Last week, BP published its latest Energy Outlook report. Its headline findings should have got much more attention than they did.
BP thinks that global oil demand peaked in 2019. If this is true, it’s a landmark moment in human history.
BP could be terribly wrong. But the important bit isn’t whether the company is correct or not. What’s newsworthy is what this message signals about the energy transition. Even the oil companies have accepted that oil’s future is shrinking, and could fade quickly.
In its report, BP published projections under three scenarios. These are shown in the chart. Its ‘New Mometum’ scenario follows a similar rate of decarbonisation that we’ve seen in recent years – think of it as following the status quo. It then had two more scenarios of increasing climate ambition.
The downward slope of each is different. I’m sure BP hopes we follow the ‘New Momentum’ scenario, while I’ll be pushing for Net Zero. What’s consistent is that in every scenario, global oil demand peaked in 2019.
People have questioned the legitimacy of these projections. Why listen to an oil company about the oil markets? Fair point. But in this case, it would be going against its own interests. If BP was predicting a big oil boom then I’d be skeptical. But it’s the opposite: BP is telling its shareholders that its main product is past its best. It’s downhill from here.
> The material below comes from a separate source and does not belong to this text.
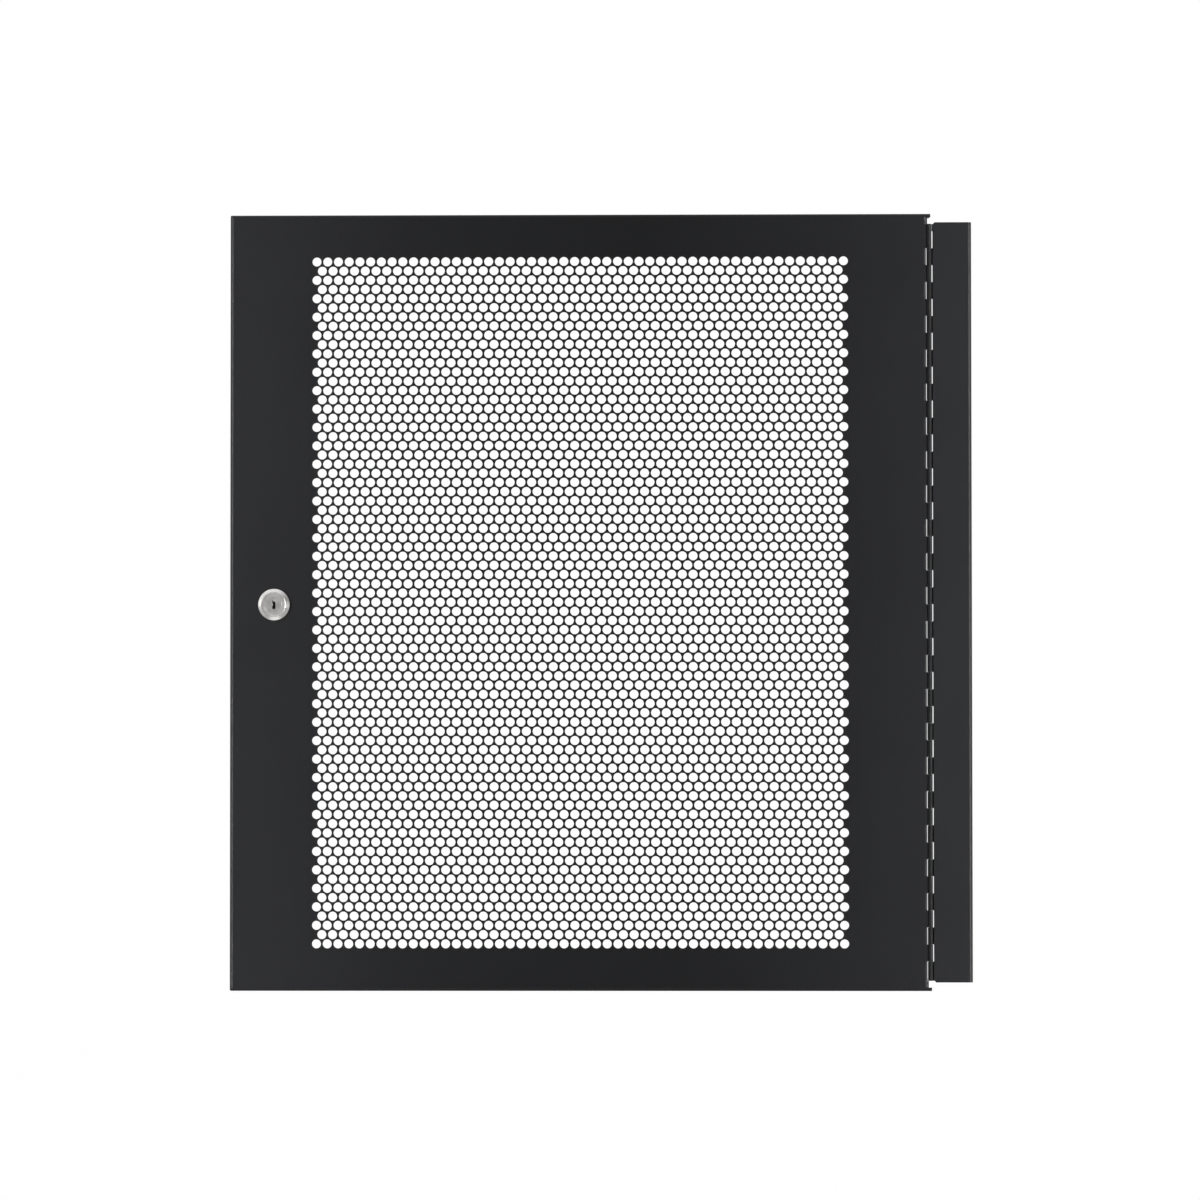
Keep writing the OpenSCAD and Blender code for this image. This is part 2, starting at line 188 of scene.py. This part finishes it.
# Camera: sensor in millimetres and the furthest distance that it sees
SENSOR_WIDTH = 36
VIEW_DEPTH = 100


class PowderCoatSettings(bpy.types.PropertyGroup):
    colour: FloatVectorProperty(
        name="Colour", description="Powder coat colour", subtype="COLOR",
        size=3, min=0, max=1, default=(0.0185, 0.0188, 0.0206),
    )
    hinge_colour: FloatVectorProperty(
        name="Hinge colour", description="Coat on the hinge", subtype="COLOR",
        size=3, min=0, max=1, default=(0.0160, 0.0163, 0.0174),
    )
    roughness: FloatProperty(
        name="Roughness", description="Satin level of the coat", min=0, max=1, default=0.46,
    )
    grain: FloatProperty(
        name="Grain", description="Size of the coat's fine grain", unit="LENGTH",
        min=0.0001, max=0.005, default=0.0009,
    )
    grain_depth: FloatProperty(
        name="Grain depth", description="Height of the coat's fine grain", unit="LENGTH",
        min=0, max=0.0002, default=0.00002,
    )
    edge_radius: FloatProperty(
        name="Edge radius", description="Rounding that the coat gives to cut edges",
        unit="LENGTH", min=0, max=0.0007, default=0.0006,
    )


class LockSettings(bpy.types.PropertyGroup):
    nickel: FloatVectorProperty(
        name="Nickel", description="Bright plate on the head", subtype="COLOR",
        size=3, min=0, max=1, default=(0.78, 0.77, 0.75),
    )
    zinc: FloatVectorProperty(
        name="Zinc", description="Plate on the cam and nut", subtype="COLOR",
        size=3, min=0, max=1, default=(0.50, 0.51, 0.53),
    )
    brass: FloatVectorProperty(
        name="Brass", description="Colour of the wafers", subtype="COLOR",
        size=3, min=0, max=1, default=(0.72, 0.54, 0.24),
    )
    dish_radius: FloatProperty(
        name="Dish radius", description="Inside it the head is matt instead of bright",
        unit="LENGTH", min=0, max=0.02, default=0.0083,
    )
    thread_pitch: FloatProperty(
        name="Thread pitch", description="Crest to crest on the barrel", unit="LENGTH",
        min=0.0005, max=0.003, default=0.00125,
    )
    thread_depth: FloatProperty(
        name="Thread depth", description="Depth of the barrel's thread", unit="LENGTH",
        min=0.0001, max=0.001, default=0.00045,
    )
    thread_segments: IntProperty(
        name="Thread segments", description="Steps round each turn", min=24, max=128,
        default=72,
    )


class StageSettings(bpy.types.PropertyGroup):
    floor_drop: FloatProperty(
        name="Floor drop", description="Height of the door above the floor", unit="LENGTH",
        min=0, max=3, default=0.55,
    )
    camera_distance: FloatProperty(
        name="Camera distance", description="From the lens to the door's face",
        unit="LENGTH", min=1, max=20, default=3.6,
    )
    view_width: FloatProperty(
        name="View width", description="Width seen at the door's face", unit="LENGTH",
        min=0.2, max=5, default=0.8422,
    )
    camera_side: FloatProperty(
        name="Camera side", description="How far the lens stands to the hinge side",
        unit="LENGTH", min=-2, max=2, default=0.07,
    )
    camera_rise: FloatProperty(
        name="Camera rise", description="How far the lens stands above the middle",
        unit="LENGTH", min=-2, max=2, default=-0.095,
    )
    aim_side: FloatProperty(
        name="Aim side", description="Aim point, from the middle of the whole width",
        unit="LENGTH", min=-1, max=1, default=-0.00036,
    )
    aim_rise: FloatProperty(
        name="Aim rise", description="Aim point, above the middle", unit="LENGTH",
        min=-1, max=1, default=0.0014,
    )
    roll: FloatProperty(
        name="Roll", description="How far the camera leans to the right", unit="ROTATION",
        min=-0.1, max=0.1, default=math.radians(0.035),
    )
    top_power: FloatProperty(
        name="Top power", description="Soft lamp above and to the left", unit="POWER",
        min=0, max=500, default=2.5,
    )
    left_power: FloatProperty(
        name="Left power", description="Tall soft lamp near the closing edge", unit="POWER",
        min=0, max=100, default=1.26,
    )
    right_power: FloatProperty(
        name="Right power", description="Tall soft lamp near the hinge", unit="POWER",
        min=0, max=100, default=1.36,
    )
    low_power: FloatProperty(
        name="Low power", description="Small lamp under the lock, for its lower rim",
        unit="POWER", min=0, max=20, default=0.046,
    )
    strip_spread: FloatProperty(
        name="Strip spread", description="Spread that the tall lamps' grids leave",
        subtype="ANGLE", min=math.radians(10), max=math.pi, default=math.radians(40),
    )
    low_spread: FloatProperty(
        name="Low spread", description="Spread that the low lamp's grid leaves",
        subtype="ANGLE", min=math.radians(10), max=math.pi, default=math.radians(60),
    )
    room_light: FloatProperty(
        name="Room light", description="Even light from all round", min=0, max=2,
        default=0.12,
    )
    front_room: FloatProperty(
        name="Front room", description="Brightness that gloss sees in front of the door",
        min=0, max=2, default=0.06,
    )
    floor_gloss: FloatProperty(
        name="Floor in gloss", description="How much of the white floor gloss sees",
        min=0, max=1, default=0.45,
    )
    hinge_side_room: FloatProperty(
        name="Hinge side room", description="How much of the room gloss sees beyond the hinge",
        min=0, max=2, default=0.4,
    )


# ---------- materials ----------


def new_material(name):
    """A material with a Principled shader on its output, its node tree and the shader."""
    material = bpy.data.materials.new(name)
    material.use_nodes = True
    tree = material.node_tree
    tree.nodes.clear()
    output = tree.nodes.new("ShaderNodeOutputMaterial")
    shader = tree.nodes.new("ShaderNodeBsdfPrincipled")
    tree.links.new(shader.outputs["BSDF"], output.inputs["Surface"])
    return material, tree, shader


def object_coordinates(tree, centre=(0, 0, 0), scale=(1, 1, 1)):
    """Object coordinates in metres, measured from centre."""
    coordinates = tree.nodes.new("ShaderNodeTexCoord")
    mapping = tree.nodes.new("ShaderNodeMapping")
    mapping.inputs["Location"].default_value = [-c * s for c, s in zip(centre, scale)]
    mapping.inputs["Scale"].default_value = scale
    tree.links.new(coordinates.outputs["Object"], mapping.inputs["Vector"])
    return mapping.outputs["Vector"]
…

This is about peak oil demand, not supply
You’re probably thinking “Oh god, not another peak oil prediction”. We’ve been here before. There is a long trail of people predicting ‘peak oil’, and they always turned out to be wrong.
But this is different. Previous predictions were about peak oil supply. This is about peak oil demand. People always feared that we were going to run out of oil. These fears never came true because they consistently underestimated how good we were at finding new oil reserves. The more oil we needed, the more oil we managed to find.
Take the ‘Hubbert Curve’ for peak oil in the United States. It’s shown in the chart below: Hubbert thought that US oil production would follow a classic inverted-U shape. It was a pretty good match until the early 2000s. Then the US got into fracking, opening up massive new resources to tap into.
These new projections are not like the “when will we run out of oil” debate. No, we know we have far too much oil: we need to leave most of it in the ground if we’re to stand a chance of meeting our climate targets. These projections are about oil demand, which is a very different calculation to make.
Why will oil demand fall?
Why does BP think that oil demand is falling?
The single biggest driver is road transport. BP expects the world to drive more as people in low-to-middle-income countries get a car, and increase the number of miles they’re driving.
This increase in mileage is offset by two things: an increasingly efficient fleet of cars, and a switch to electric vehicles. BP expects improved efficiency to play a bigger role in the next decade before electrification takes over and dictates the change in oil demand.
I think BP will have underestimated the speed of the move to electric cars because almost everyone does. But even then, it is sending a strong signal to the world. Oil is in decline, and soon the era of the gas car will be over.